**Task brief:** Take the lines from the one bearing "bmesh.ops.contextual_create(stone, geom=rim)" to the one bearing "Vector(map(max, high, point))", inclusive, and reproduce them exactly; include no other line.

**Supplied data:**
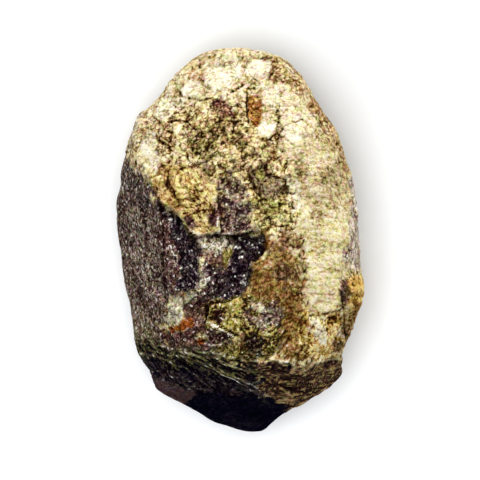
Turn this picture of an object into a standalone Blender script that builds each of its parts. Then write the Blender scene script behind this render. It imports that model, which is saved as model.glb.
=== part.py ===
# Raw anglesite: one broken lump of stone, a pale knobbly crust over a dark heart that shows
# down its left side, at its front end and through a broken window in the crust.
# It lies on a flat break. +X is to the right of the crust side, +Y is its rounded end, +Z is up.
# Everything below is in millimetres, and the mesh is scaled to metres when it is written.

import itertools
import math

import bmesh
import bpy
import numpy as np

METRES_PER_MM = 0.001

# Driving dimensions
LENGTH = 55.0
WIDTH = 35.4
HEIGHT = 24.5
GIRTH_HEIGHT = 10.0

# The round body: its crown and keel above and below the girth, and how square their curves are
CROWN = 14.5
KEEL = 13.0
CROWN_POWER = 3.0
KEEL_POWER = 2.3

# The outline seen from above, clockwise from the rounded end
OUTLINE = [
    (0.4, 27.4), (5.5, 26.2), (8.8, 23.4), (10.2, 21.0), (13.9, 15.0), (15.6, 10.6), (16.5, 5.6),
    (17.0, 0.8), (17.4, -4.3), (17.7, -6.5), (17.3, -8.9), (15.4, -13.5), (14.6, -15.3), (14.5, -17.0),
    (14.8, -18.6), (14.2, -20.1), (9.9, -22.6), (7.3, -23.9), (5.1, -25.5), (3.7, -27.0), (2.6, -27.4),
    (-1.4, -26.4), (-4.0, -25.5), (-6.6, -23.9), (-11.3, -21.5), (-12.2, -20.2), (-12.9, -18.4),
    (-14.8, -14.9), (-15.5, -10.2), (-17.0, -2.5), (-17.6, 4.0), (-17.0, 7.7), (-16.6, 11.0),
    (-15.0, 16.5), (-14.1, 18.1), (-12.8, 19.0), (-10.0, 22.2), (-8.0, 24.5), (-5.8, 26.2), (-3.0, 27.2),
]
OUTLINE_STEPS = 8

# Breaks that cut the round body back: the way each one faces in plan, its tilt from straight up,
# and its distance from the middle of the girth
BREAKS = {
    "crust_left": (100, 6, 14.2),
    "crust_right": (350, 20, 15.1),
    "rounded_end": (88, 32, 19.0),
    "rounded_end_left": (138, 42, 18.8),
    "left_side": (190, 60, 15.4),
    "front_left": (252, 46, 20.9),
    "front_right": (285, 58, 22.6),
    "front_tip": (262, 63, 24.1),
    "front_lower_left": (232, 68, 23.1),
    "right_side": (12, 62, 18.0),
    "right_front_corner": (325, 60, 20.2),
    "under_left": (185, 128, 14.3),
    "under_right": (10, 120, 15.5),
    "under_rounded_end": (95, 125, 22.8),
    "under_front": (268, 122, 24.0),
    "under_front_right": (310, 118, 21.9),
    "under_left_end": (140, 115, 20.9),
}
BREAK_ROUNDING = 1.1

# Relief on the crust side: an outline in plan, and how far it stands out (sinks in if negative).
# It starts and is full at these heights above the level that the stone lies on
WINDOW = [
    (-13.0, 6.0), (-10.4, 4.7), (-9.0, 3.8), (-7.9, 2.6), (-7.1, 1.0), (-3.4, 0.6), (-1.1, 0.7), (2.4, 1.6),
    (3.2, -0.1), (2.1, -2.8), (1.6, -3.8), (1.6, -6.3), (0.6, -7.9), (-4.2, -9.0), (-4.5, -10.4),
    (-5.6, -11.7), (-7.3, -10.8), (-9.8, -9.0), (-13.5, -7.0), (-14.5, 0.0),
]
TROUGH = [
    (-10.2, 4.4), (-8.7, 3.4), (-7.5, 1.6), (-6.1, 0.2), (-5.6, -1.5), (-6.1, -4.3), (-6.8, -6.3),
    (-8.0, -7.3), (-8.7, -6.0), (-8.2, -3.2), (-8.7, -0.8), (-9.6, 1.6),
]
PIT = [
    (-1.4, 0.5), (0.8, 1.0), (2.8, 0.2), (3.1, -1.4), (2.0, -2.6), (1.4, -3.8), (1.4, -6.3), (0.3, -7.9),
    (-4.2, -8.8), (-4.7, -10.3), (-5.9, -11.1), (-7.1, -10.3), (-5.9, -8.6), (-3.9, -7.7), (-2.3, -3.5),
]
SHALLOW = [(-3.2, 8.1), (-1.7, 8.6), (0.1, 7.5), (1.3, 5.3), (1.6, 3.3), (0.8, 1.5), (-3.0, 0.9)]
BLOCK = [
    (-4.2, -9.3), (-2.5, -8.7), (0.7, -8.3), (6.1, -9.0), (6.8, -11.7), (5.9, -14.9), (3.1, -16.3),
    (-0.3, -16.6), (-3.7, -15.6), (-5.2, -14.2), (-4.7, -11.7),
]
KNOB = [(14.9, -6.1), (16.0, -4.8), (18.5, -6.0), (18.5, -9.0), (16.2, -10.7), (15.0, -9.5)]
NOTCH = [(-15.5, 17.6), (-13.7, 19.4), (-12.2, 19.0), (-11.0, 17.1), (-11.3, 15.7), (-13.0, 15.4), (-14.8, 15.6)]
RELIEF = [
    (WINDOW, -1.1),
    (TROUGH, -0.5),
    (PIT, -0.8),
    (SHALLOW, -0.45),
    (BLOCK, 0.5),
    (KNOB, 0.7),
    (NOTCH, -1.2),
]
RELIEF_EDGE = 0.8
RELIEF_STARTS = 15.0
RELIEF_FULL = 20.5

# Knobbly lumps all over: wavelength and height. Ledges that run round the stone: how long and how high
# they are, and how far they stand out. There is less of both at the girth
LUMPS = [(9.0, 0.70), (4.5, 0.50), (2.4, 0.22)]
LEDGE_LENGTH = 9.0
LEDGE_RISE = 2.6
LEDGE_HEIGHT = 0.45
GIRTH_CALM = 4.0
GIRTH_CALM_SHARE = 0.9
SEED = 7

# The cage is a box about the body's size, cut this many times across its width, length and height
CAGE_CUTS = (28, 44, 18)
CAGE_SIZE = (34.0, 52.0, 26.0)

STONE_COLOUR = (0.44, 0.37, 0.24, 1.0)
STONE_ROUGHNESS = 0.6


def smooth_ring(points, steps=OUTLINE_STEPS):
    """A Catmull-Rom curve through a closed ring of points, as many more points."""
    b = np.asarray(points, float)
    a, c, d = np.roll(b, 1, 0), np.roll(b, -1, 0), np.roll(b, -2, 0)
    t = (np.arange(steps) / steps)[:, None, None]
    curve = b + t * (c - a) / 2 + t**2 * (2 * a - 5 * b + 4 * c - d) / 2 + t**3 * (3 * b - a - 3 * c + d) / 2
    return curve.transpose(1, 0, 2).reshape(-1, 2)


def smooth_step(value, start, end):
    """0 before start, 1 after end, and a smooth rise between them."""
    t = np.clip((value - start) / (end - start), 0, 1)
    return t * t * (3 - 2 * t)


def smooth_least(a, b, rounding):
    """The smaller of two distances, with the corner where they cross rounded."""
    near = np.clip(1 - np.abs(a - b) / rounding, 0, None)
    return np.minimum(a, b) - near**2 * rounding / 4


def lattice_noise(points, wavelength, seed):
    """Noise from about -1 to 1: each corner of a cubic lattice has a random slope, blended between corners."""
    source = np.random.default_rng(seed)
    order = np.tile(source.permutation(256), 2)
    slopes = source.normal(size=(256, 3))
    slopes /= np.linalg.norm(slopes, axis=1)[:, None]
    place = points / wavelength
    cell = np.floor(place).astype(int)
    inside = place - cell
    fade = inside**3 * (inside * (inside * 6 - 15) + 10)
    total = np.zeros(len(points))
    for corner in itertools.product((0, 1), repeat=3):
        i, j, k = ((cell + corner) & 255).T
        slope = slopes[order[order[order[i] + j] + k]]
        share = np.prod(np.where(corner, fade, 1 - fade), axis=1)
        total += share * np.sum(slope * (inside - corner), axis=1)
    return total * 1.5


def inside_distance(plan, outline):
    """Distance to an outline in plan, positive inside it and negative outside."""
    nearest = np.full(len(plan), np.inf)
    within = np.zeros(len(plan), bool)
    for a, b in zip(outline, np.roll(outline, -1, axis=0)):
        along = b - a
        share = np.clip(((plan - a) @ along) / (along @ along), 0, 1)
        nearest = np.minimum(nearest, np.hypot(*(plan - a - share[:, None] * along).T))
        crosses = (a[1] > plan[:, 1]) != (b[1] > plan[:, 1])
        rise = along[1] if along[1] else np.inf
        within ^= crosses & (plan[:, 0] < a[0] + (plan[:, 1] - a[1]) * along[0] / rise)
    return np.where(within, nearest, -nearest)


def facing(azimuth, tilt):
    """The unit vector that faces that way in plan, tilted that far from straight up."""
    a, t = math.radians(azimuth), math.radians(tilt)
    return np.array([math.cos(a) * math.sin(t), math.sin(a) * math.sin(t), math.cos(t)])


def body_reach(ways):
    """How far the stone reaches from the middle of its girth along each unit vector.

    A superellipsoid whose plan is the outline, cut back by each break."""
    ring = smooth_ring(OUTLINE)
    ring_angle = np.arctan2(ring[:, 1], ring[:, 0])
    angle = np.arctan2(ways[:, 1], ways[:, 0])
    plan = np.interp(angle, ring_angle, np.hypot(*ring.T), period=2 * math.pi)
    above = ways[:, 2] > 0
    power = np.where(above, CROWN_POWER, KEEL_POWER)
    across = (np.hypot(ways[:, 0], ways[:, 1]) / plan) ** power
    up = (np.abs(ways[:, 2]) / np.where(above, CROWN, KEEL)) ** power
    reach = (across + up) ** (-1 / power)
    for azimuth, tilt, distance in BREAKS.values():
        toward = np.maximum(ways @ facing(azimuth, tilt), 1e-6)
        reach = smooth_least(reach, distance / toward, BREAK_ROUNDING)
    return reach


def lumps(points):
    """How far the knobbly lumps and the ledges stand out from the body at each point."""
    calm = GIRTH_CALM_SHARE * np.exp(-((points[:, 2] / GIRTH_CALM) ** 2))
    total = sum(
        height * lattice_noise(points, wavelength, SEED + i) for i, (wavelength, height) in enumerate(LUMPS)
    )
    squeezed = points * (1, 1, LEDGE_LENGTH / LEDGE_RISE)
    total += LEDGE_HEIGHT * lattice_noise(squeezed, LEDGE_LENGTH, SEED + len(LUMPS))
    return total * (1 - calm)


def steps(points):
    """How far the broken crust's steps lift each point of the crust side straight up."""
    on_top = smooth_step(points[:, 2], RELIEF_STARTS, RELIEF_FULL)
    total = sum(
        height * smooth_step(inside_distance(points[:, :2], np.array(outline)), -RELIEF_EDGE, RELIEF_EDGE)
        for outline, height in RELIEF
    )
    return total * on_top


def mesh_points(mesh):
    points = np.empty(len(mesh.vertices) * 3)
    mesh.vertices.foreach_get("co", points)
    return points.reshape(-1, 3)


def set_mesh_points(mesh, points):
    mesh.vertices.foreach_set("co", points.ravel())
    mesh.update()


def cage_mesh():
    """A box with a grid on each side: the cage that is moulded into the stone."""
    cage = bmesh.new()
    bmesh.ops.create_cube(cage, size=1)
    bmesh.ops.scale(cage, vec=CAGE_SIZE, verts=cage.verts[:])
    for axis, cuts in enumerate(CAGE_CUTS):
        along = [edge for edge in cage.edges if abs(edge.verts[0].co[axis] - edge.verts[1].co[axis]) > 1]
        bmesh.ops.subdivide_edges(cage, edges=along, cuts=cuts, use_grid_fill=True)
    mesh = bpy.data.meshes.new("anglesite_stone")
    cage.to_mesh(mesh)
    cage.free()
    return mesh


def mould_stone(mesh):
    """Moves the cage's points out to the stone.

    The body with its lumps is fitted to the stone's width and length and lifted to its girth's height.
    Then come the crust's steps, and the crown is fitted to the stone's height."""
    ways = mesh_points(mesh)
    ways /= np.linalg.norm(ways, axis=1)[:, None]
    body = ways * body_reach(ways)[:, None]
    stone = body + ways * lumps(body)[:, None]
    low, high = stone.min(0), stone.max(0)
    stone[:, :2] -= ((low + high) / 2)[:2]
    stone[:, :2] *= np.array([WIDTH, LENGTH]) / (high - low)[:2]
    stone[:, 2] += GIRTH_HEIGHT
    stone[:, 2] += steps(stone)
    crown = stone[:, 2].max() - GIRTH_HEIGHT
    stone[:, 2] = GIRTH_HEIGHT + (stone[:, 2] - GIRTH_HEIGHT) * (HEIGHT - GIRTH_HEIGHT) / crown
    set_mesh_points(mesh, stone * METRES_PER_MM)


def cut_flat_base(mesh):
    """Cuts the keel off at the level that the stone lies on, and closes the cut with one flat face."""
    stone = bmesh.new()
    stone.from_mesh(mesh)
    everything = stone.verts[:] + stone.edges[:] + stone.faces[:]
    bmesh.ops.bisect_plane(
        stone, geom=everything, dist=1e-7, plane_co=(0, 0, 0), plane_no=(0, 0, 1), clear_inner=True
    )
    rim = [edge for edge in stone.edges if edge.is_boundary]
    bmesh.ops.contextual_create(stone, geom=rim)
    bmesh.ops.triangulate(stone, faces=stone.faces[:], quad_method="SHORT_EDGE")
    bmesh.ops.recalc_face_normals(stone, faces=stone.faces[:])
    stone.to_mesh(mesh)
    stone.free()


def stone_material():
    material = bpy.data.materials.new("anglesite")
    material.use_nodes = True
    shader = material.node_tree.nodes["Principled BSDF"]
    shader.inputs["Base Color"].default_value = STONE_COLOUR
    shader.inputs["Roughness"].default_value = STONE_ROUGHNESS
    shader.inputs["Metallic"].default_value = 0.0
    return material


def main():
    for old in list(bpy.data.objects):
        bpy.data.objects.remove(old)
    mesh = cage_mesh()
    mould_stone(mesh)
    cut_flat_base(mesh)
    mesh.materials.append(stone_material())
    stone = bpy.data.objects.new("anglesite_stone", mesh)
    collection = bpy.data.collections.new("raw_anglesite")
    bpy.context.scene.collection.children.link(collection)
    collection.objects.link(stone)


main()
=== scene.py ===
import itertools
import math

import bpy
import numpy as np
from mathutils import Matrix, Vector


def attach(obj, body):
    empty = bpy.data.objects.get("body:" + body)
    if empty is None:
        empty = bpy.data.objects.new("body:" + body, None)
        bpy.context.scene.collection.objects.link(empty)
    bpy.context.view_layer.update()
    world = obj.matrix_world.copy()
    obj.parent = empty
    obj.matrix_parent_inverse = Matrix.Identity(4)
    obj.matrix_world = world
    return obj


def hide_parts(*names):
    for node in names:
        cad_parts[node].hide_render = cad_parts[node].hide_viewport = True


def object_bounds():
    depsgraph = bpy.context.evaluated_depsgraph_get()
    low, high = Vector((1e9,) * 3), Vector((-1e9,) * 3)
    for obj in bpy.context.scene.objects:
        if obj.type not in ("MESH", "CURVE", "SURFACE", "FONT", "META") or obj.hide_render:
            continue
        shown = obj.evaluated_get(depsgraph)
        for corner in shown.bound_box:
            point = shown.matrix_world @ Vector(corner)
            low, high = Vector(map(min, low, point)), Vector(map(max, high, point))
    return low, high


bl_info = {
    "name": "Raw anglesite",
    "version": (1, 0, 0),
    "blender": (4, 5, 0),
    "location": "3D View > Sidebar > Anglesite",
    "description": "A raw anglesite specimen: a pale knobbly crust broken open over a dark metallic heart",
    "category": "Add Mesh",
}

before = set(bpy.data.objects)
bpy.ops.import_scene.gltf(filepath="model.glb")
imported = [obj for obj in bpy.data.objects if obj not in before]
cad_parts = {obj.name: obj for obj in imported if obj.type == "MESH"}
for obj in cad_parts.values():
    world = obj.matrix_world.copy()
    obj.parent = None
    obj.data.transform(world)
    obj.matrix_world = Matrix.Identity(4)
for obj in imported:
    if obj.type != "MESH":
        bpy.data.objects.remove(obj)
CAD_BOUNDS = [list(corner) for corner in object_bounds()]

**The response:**
    bmesh.ops.contextual_create(stone, geom=rim)
    bmesh.ops.triangulate(stone, faces=stone.faces[:], quad_method="SHORT_EDGE")
    bmesh.ops.recalc_face_normals(stone, faces=stone.faces[:])
    stone.to_mesh(mesh)
    stone.free()


def stone_material():
    material = bpy.data.materials.new("anglesite")
    material.use_nodes = True
    shader = material.node_tree.nodes["Principled BSDF"]
    shader.inputs["Base Color"].default_value = STONE_COLOUR
    shader.inputs["Roughness"].default_value = STONE_ROUGHNESS
    shader.inputs["Metallic"].default_value = 0.0
    return material


def main():
    for old in list(bpy.data.objects):
        bpy.data.objects.remove(old)
    mesh = cage_mesh()
    mould_stone(mesh)
    cut_flat_base(mesh)
    mesh.materials.append(stone_material())
    stone = bpy.data.objects.new("anglesite_stone", mesh)
    collection = bpy.data.collections.new("raw_anglesite")
    bpy.context.scene.collection.children.link(collection)
    collection.objects.link(stone)


main()
=== scene.py ===
import itertools
import math

import bpy
import numpy as np
from mathutils import Matrix, Vector


def attach(obj, body):
    empty = bpy.data.objects.get("body:" + body)
    if empty is None:
        empty = bpy.data.objects.new("body:" + body, None)
        bpy.context.scene.collection.objects.link(empty)
    bpy.context.view_layer.update()
    world = obj.matrix_world.copy()
    obj.parent = empty
    obj.matrix_parent_inverse = Matrix.Identity(4)
    obj.matrix_world = world
    return obj


def hide_parts(*names):
    for node in names:
        cad_parts[node].hide_render = cad_parts[node].hide_viewport = True


def object_bounds():
    depsgraph = bpy.context.evaluated_depsgraph_get()
    low, high = Vector((1e9,) * 3), Vector((-1e9,) * 3)
    for obj in bpy.context.scene.objects:
        if obj.type not in ("MESH", "CURVE", "SURFACE", "FONT", "META") or obj.hide_render:
            continue
        shown = obj.evaluated_get(depsgraph)
        for corner in shown.bound_box:
            point = shown.matrix_world @ Vector(corner)
            low, high = Vector(map(min, low, point)), Vector(map(max, high, point))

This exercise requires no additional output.